I have a question. When you past it to Word does it still come up on a word page as a picture though? JPEG or whatever? I imagine it does.


----------



## O'GodHowGreatThouArt

This should help




http://www.annoyances.org/exec/show/article02-500 said:


> *Method #1 (on the fly):*
> 
> 
> Right-click a file of the type you want to change, and select *Properties*.
> In the *General* tab, click the *Change* button.
> Choose a program from the list, or click *Browse* to select an .EXE file on your hard disk.
> *Method #2 (view a list of file types):*
> 
> 
> Open *Control Panel*.
> In _Control Panel Home_, click *Programs*, and then click *Make a file type always open in a specific program*. Or, in the _Classic View_, open *Default Programs* and then click *Associate a file type or protocol with a program*.
> Highlight a file type in the list and click *Change Program*.



EDIT: Mr. Snyder, it remains a JPEG file within word until you save it. At that point, the entire file compresses into a single .doc or .docx (Depending on version) file. However, when opened, you can still treat it as an image file as long as the document is not locked or set to "Read-Only".


----------



## Marrow Man

Thanks, Gentlemen, but believe it or not, none of those options work. I am running Vista, but I cannot save the jpeg as another document (under Windows Photo Gallery, which is what it automatically opens in). In fact, the only option across the top menu is "File", and the only thing available under that is "delete" and "exit." Everything else is grayed out. I cannot left click or right click at all on the document. There is not save/highlight/clip option/function available. 

If I try to left click to change the file type, there is no "change" option available. Is it possible that the scan sent to me has been locked down in some way?


----------



## tcalbrecht

Are you trying to open the attachment directly from an email? Try saving it to your Documents folder and open it from there with Photo Gallery.


----------



## O'GodHowGreatThouArt

Are you able to copy and paste?


----------



## Marrow Man

The attachment with all the jpegs was originally sent as a zip file.
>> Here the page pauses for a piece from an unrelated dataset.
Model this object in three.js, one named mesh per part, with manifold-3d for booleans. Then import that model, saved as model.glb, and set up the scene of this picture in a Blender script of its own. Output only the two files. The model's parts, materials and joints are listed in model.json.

No, there is no copy and paste function available. I cannot clip or highlight or copy anything on the jpeg.

Rat brains.


----------



## Ask Mr. Religion

Download Paint.NET program.

Open the jpeg file from within Paint.NET and then select the Print option from the File menu.

AMR


----------



## Tim

Marrow Man said:


> Thanks, Gentlemen, but believe it or not, none of those options work. I am running Vista, but I cannot save the jpeg as another document (under Windows Photo Gallery, which is what it automatically opens in).



Right click the file to open it in a program other than Windows Photo Gallery (right click - "open with..."). You should have "Paint" on your computer, but there may be other programs that work as well.


----------



## jwithnell

... and if you save it to your hard drive, you should be able to open it with windows photo viewer and print. I print scanned jpegs frequently for school work, and have done so in XP, Vista, and now 7. Your browser or email server might be running interference with the program.


----------



## Marrow Man

> ... and if you save it to your hard drive



OK, I'm an idiot, but this was the comment that helped me find the fix. The jpegs were sent to me in a zip file, and that file was still in my Download folder. What I had not done is drag the jpegs out of that folder to my desktop so that I could open it there. That did the trick. As soon as I opened it up once it had moved to my desktop, all the normal print functions, etc., became available.


----------



## jwithnell

Cool!


----------